Still, the familiarity of the Johnson name goes beyond Anoka County. R.W. was a college dorm-mate of future Vice President Hubert Humphrey and Orville Freeman, who would be elected governor of Minnesota before serving as U.S. secretary of agriculture under Presidents John F. Kennedy and Lyndon Johnson.
It was Orville's son, Hennepin County Attorney Mike Freeman, who lured Brad Johnson from private practice in North Carolina back to Minnesota, assigning him to prominent cases that have included the land-condemnation case involving property needed to build the Twins' new Target Field. Johnson was the prosecutor when real estate magnate Larry Maxwell was convicted last year of mortgage fraud, a trial that included testimony from high-profile witnesses including former Minnesota Vikings punter Greg Coleman, activist Spike Moss, sportswriter Larry Fitzgerald Sr. and the Rev. Jerry McAfee.

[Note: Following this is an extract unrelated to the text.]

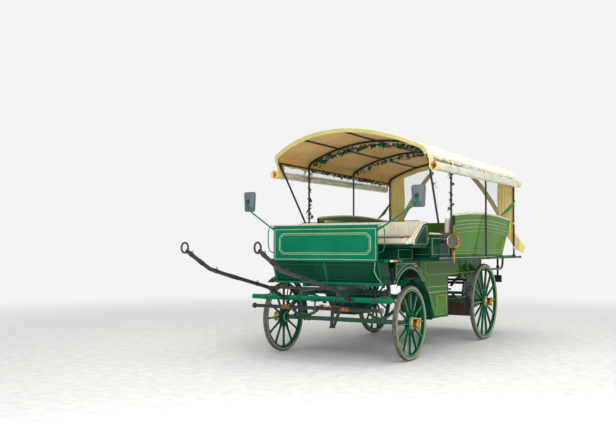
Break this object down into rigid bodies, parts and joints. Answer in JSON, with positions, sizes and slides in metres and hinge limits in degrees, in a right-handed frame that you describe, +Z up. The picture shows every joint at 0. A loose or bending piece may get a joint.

"I tell myself, I'm not running against Brad; I'm running for the office," said Palumbo. "I don't have the advantage of having a family name that's so familiar in Anoka County. It's a steep tradition."
Worked his way up
Palumbo, 57, has been a fixture at the Anoka County attorney's office longer than almost anyone not named Johnson. Hired as a law clerk 33 years ago by Robert W. Johnson, Palumbo has been an assistant county attorney since 1979. A prosecutor early in his Anoka County career, he has worked cases involving criminal, family and civil law.

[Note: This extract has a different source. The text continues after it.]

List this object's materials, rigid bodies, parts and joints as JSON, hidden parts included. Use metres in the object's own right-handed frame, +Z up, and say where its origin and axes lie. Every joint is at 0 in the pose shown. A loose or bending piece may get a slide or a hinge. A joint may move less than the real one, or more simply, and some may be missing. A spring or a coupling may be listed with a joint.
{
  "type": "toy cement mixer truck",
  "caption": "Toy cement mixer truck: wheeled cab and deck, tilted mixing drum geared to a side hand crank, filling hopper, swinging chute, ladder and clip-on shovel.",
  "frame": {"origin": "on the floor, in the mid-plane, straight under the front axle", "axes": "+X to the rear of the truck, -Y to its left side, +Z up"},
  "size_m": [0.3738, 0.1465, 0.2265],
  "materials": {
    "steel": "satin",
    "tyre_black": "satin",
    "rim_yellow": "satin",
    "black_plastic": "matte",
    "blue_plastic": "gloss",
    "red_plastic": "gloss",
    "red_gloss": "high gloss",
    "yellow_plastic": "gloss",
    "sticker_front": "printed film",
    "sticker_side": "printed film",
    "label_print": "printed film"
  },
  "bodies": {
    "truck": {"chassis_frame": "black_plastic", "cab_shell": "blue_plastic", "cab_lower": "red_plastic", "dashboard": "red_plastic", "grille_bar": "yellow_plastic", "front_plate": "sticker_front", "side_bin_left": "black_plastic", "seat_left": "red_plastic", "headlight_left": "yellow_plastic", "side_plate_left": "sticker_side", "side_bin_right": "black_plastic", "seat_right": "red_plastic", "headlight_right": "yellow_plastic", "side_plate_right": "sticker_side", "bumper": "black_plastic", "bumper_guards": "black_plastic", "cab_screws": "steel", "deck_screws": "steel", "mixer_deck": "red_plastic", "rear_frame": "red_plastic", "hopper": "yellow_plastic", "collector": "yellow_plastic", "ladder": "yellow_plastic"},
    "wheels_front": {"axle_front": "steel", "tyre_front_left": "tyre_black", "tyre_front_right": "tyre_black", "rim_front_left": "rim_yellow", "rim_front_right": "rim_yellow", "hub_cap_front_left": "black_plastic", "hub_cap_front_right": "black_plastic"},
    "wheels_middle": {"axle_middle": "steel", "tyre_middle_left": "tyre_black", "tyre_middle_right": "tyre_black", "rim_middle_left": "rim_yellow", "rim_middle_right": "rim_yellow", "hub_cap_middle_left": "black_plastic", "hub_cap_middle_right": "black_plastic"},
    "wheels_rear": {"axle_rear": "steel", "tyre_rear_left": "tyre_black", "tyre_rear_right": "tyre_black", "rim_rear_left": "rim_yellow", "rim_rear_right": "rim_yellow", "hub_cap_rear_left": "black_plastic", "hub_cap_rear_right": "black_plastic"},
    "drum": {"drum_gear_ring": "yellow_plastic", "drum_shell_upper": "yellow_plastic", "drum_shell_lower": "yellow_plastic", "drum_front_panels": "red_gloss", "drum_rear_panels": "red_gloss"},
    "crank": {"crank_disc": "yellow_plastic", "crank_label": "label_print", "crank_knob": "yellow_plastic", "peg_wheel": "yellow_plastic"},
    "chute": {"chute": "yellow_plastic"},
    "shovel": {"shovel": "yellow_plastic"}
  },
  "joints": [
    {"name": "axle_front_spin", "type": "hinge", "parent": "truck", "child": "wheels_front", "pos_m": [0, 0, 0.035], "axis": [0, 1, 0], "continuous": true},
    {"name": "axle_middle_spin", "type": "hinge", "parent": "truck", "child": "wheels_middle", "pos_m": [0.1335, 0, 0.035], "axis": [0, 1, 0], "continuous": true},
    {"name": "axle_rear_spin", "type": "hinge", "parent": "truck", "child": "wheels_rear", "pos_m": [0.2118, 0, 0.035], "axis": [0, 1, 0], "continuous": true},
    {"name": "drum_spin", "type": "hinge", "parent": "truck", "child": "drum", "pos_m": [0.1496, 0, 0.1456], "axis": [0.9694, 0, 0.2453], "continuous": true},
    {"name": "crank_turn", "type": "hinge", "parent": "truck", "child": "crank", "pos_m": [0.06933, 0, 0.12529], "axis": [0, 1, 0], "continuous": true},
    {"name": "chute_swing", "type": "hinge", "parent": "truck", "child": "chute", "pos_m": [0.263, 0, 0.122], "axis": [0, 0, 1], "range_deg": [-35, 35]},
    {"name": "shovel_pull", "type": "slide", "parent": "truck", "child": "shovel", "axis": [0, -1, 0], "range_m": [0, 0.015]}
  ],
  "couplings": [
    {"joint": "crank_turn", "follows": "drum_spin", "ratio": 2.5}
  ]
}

"We can call Tony any time and know that he'll help us out, advise us, give us direction," said Loni Payne, chief deputy in the Anoka County sheriff's office.
"When Tony was a prosecutor, he was very aggressive," Payne said. "Very sensitive to the victim. And always wanting to make sure the offender was held accountable."
With a staff of 100, including 40 attorneys, the Anoka County attorney needs to be a top manager, willing to delegate authority. But, first and foremost, that person must be a good lawyer, said Mike Freeman, who recruited Brad Johnson, 40, because he "works hard, has a good sense of justice and has extensive experience."
'My Three Sons'
Freeman knows the blessing and curse of trying to tiptoe through the family footsteps. When he ran for governor in 1998, other DFL candidates included Hubert Humphrey III and Ted Mondale, both sons of former vice presidents. The "My Three Sons" theme got old in a hurry, Freeman said.
"I'm sure Brad's got plenty of independence," said Freeman, who recently visited with R.W. Johnson, 93. "Brad knows about public office. He's spent time with me and others and knows how we operate. He hits the ground running.
"When M.A. leaves, he leaves. You're always respectful. But it's your ball game."
When Brad Johnson left Minnesota for private practice in North Carolina, he did so, in part, to change that game. He developed an independent reputation in a place where the Johnson name meant no more than any other Smith or Jones.
The filing period for the office is between May 18 and June 1, but both Palumbo and Johnson already are campaigning. Johnson says he is running for the job, not to push this six-decade-old family tradition into its third generation. He says the job needs a strong prosecutor. For him, there's the added incentive to "come back and repay the investment" so many people in Anoka County have made in him.
Palumbo, who has done almost every other job in the county attorney's office, is running because the time is right.
"I've had a myriad of experiences through 32 years in office that help me see what works and what doesn't work in handling the duties of the county attorney's office," he said.
For many county workers, picking sides could prove awkward. Dick Lang, a five-term Anoka County commissioner, says "the most important thing for a county attorney with a big staff is how they can deal with people."
Lang says both men "are very capable." He praised Palumbo's knowledge and experience and then added, "I think Brad, possibly, is the same way."
Asked if running against the boss' son is awkward, Palumbo answered, "No, I don't think so. I think everyone involved has learned to live with the situation."
After filing, Palumbo will take a mandatory leave from office. Until then, Robert M.A. Johnson won't exactly be standing at the crossroads.
"I'm glad Brad's running," the father said.